Well, there's no way around it with a AAA battery. Also, as long as Vin isn't that far from Vout it can be > 90% efficient. The Amazon dash button uses a boost reg.

androidfanboy:
The spec sheet for the ESP8266 says it can work on 2.5 - 3.6V, so I’m assuming that it should work at the lower end of that voltage range as well. My guess is that the Wemos has an on-board 3.3V voltage regulator so it doesn’t work at lower voltages, which makes sense, but as far as the ESP8266 itself, couldn’t it operate at 2.6V?

Why just assume and guess ?

How long would it take to check it out for yourself ?

androidfanboy:
Actually I’m looking to use AAAA’s, but I said AAA so I wouldn’t confuse anyone.

Thats a significant omission really.

If your intending to use AAAAs, you really do need to know how much current your circuit actually takes in practice.

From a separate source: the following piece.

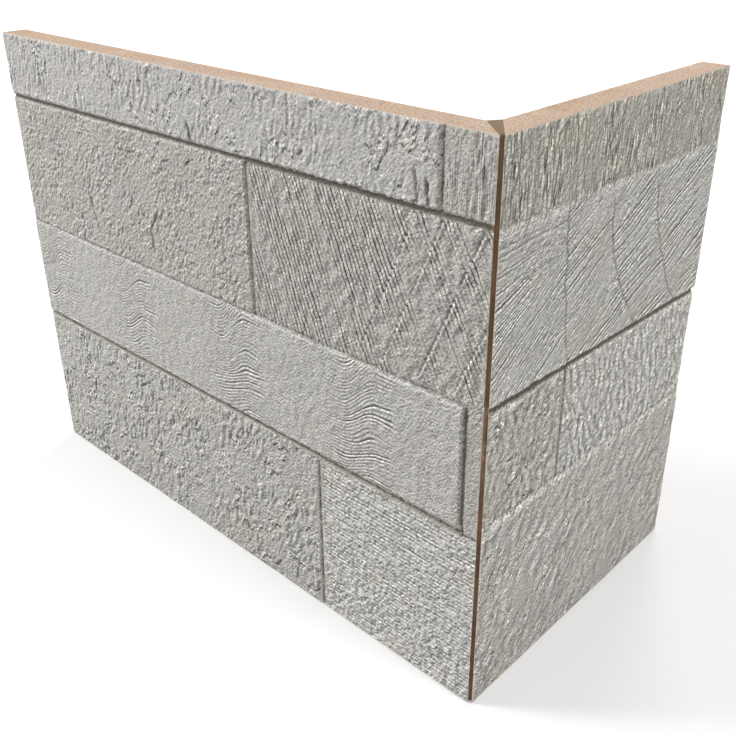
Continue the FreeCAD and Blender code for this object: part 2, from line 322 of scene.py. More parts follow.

Small alkalines are not very good for supplying large currents, so the voltage of the battery might dip under peak load, which increases the boost current, which drops the battery voltage etc …

androidfanboy:
Well, there's no way around it with a AAA battery.

Why?

And note that the OP said 2 x AAA cells

...R

First of all, I was hoping someone would happen to already know based on experience if the ESP runs on lower voltages. I can test it but would have to buy a standalone ESP module and solder wires to it just to see.

As far as there being no way around using a boost reg with 1-2 AAA's, how is that statement wrong? I can't just use 2 batteries in series because their voltage will drop below 2.5V eventually, and especially for battery measurement purposes I need a constant supply to the ESP otherwise ADC reference will be always different.

androidfanboy:
would have to buy a standalone ESP module and solder wires to it just to see.

Sorry. I thought that's what you were using.

And I got mixed up as to who was the OP.